(begin)

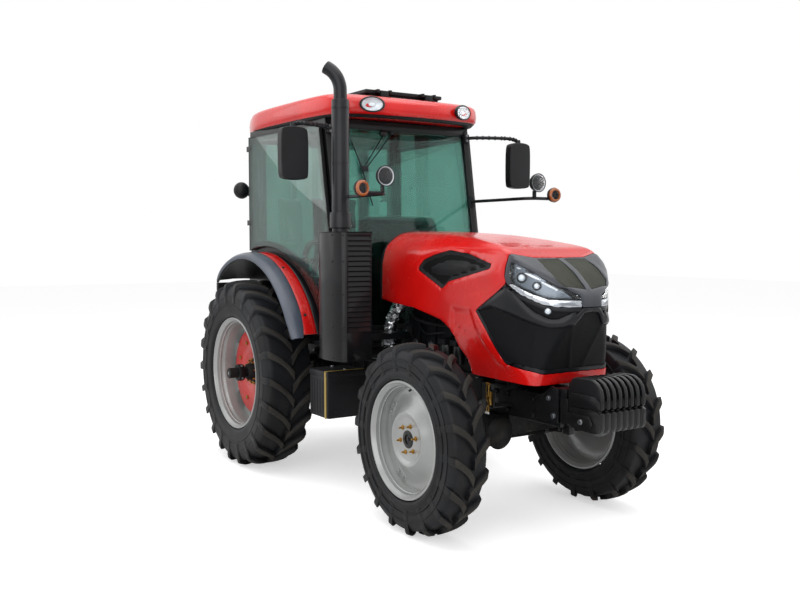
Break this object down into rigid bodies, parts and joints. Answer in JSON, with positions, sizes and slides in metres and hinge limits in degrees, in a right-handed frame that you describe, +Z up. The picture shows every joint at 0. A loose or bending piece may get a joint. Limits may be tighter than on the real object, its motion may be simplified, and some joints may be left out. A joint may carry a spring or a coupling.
{
  "type": "farm tractor with cab",
  "caption": "Farm tractor with closed cab, tilting hood, steered and driven front axle, front ballast, rear three-point hitch and drawbar.",
  "frame": {"origin": "on the ground, at the middle of the whole length and width", "axes": "+X forward, +Y to the driver's left, +Z up"},
  "size_m": [3.97, 2, 2.7268],
  "materials": {
    "red_paint": "gloss",
    "black_paint": "satin",
    "black_plastic": "fine grain",
    "grille_black": "mesh",
    "grey_plastic": "satin",
    "blue_grey_plastic": "satin",
    "cast_iron": "painted casting",
    "tyre": "moulded rubber",
    "silver_rim": "silver paint",
    "glass": "green tint",
    "seat_cover": "woven and vinyl",
    "bare_steel": "machined",
    "chrome": "bright",
    "gold_plate": "plated",
    "lamp_glass": "clear",
    "amber_lens": "clear amber",
    "red_lens": "clear red",
    "mirror": "mirror"
  },
  "bodies": {
    "root": {"transmission_housing": "cast_iron", "drawbar": "black_paint", "engine_block": "cast_iron", "radiator": "black_paint", "front_frame": "black_paint", "front_axle_beam": "cast_iron", "front_weights": "black_paint", "battery_box": "black_plastic", "fuel_tank": "black_plastic", "muffler_guard": "black_paint", "exhaust_stack": "black_paint", "hood_hinge": "black_paint", "cab_frame": "black_paint", "cab_floor": "black_plastic", "windscreen": "glass", "rear_window": "glass", "roof": "red_paint", "dashboard": "black_plastic", "seat_base": "black_plastic", "seat_cushion": "seat_cover", "seat_back": "seat_cover", "top_link": "black_paint", "fender_left": "red_paint", "mirror_left": "black_plastic", "lamp_arm_left": "black_plastic", "quarter_window_left": "glass", "fender_right": "red_paint", "mirror_right": "black_plastic", "lamp_arm_right": "black_plastic", "quarter_window_right": "glass"},
    "hood": {"hood": "red_paint", "nose_cap": "grey_plastic", "front_grille": "grille_black"},
    "roof_hatch": {"roof_hatch": "black_plastic"},
    "steering_wheel": {"steering_wheel": "black_plastic"},
    "tie_rod": {"tie_rod": "black_paint"},
    "lift_arms": {"lift_arms": "black_paint"},
    "lift_rods": {"lift_rod_left": "bare_steel", "lift_rod_right": "bare_steel"},
    "lower_links": {"lower_link_left": "black_paint", "lower_link_right": "black_paint"},
    "door_left": {"door_frame_left": "black_paint", "door_glass_left": "glass"},
    "knuckle_left": {"knuckle_left": "cast_iron"},
    "rear_wheel_left": {"rear_left_tyre": "tyre", "rear_left_wheel": "silver_rim"},
    "front_wheel_left": {"front_left_tyre": "tyre", "front_left_wheel": "silver_rim"},
    "door_right": {"door_frame_right": "black_paint", "door_glass_right": "glass"},
    "knuckle_right": {"knuckle_right": "cast_iron"},
    "rear_wheel_right": {"rear_right_tyre": "tyre", "rear_right_wheel": "silver_rim"},
    "front_wheel_right": {"front_right_tyre": "tyre", "front_right_wheel": "silver_rim"}
  },
  "joints": [
    {"name": "rear_wheel_left_spin", "type": "hinge", "parent": "root", "child": "rear_wheel_left", "pos_m": [-0.945, 0.75, 0.66944], "axis": [0, 1, 0], "continuous": true},
    {"name": "rear_wheel_right_spin", "type": "hinge", "parent": "root", "child": "rear_wheel_right", "pos_m": [-0.945, -0.75, 0.66944], "axis": [0, 1, 0], "continuous": true},
    {"name": "steer_right", "type": "hinge", "parent": "root", "child": "knuckle_right", "pos_m": [1.075, -0.552, 0.53097], "axis": [0, 0, 1], "range_deg": [-35, 35]},
    {"name": "front_wheel_right_spin", "type": "hinge", "parent": "knuckle_right", "child": "front_wheel_right", "pos_m": [1.075, -0.652, 0.53097], "axis": [0, 1, 0], "continuous": true},
    {"name": "steer_left", "type": "hinge", "parent": "root", "child": "knuckle_left", "pos_m": [1.075, 0.552, 0.53097], "axis": [0, 0, 1], "range_deg": [-35, 35]},
    {"name": "front_wheel_left_spin", "type": "hinge", "parent": "knuckle_left", "child": "front_wheel_left", "pos_m": [1.075, 0.652, 0.53097], "axis": [0, 1, 0], "continuous": true},
    {"name": "tie_rod_pivot", "type": "hinge", "parent": "knuckle_right", "child": "tie_rod", "pos_m": [0.905, -0.552, 0.42], "axis": [0, 0, 1], "range_deg": [-35, 35]},
    {"name": "steering_wheel_turn", "type": "hinge", "parent": "root", "child": "steering_wheel", "pos_m": [-0.4, 0, 1.64], "axis": [-0.6018, 0, 0.7986], "range_deg": [-420, 420]},
    {"name": "hood_tilt", "type": "hinge", "parent": "root", "child": "hood", "pos_m": [0.245, 0, 1.57], "axis": [0, -1, 0], "range_deg": [0, 50]},
    {"name": "door_right_swing", "type": "hinge", "parent": "root", "child": "door_right", "pos_m": [-1.20694, -0.66039, 1.9], "axis": [0, 0, -1], "range_deg": [0, 75]},
    {"name": "door_left_swing", "type": "hinge", "parent": "root", "child": "door_left", "pos_m": [-1.20694, 0.66039, 1.9], "axis": [0, 0, 1], "range_deg": [0, 75]},
    {"name": "roof_hatch_tilt", "type": "hinge", "parent": "root", "child": "roof_hatch", "pos_m": [-0.041, 0, 2.6233], "axis": [0, 1, 0], "range_deg": [0, 35]},
    {"name": "lift_arms_raise", "type": "hinge", "parent": "root", "child": "lift_arms", "pos_m": [-1.365, 0, 0.95], "axis": [0, 1, 0], "range_deg": [-18, 45]},
    {"name": "lift_rods_pivot", "type": "hinge", "parent": "lift_arms", "child": "lift_rods", "pos_m": [-1.65478, 0, 0.87235], "axis": [0, 1, 0], "range_deg": [-52, 21]},
    {"name": "lower_links_raise", "type": "hinge", "parent": "root", "child": "lower_links", "pos_m": [-1.095, 0, 0.445], "axis": [0, 1, 0], "range_deg": [-13, 32]}
  ],
  "couplings": [
    {"joint": "steer_left", "follows": "steer_right", "ratio": 1},
    {"joint": "tie_rod_pivot", "follows": "steer_right", "ratio": -1},
    {"joint": "steering_wheel_turn", "follows": "steer_right", "ratio": 12},
    {"joint": "lift_rods_pivot", "follows": "lift_arms_raise", "ratio": -1.148},
    {"joint": "lower_links_raise", "follows": "lift_arms_raise", "ratio": 0.71}
  ]
}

(end)

**Exercise directions:** Which lines of the material contain the string "joints"? List each of them.

**Correct response:**
Break this object down into rigid bodies, parts and joints. Answer in JSON, with positions, sizes and slides in metres and hinge limits in degrees, in a right-handed frame that you describe, +Z up. The picture shows every joint at 0. A loose or bending piece may get a joint. Limits may be tighter than on the real object, its motion may be simplified, and some joints may be left out. A joint may carry a spring or a coupling.
  "joints": [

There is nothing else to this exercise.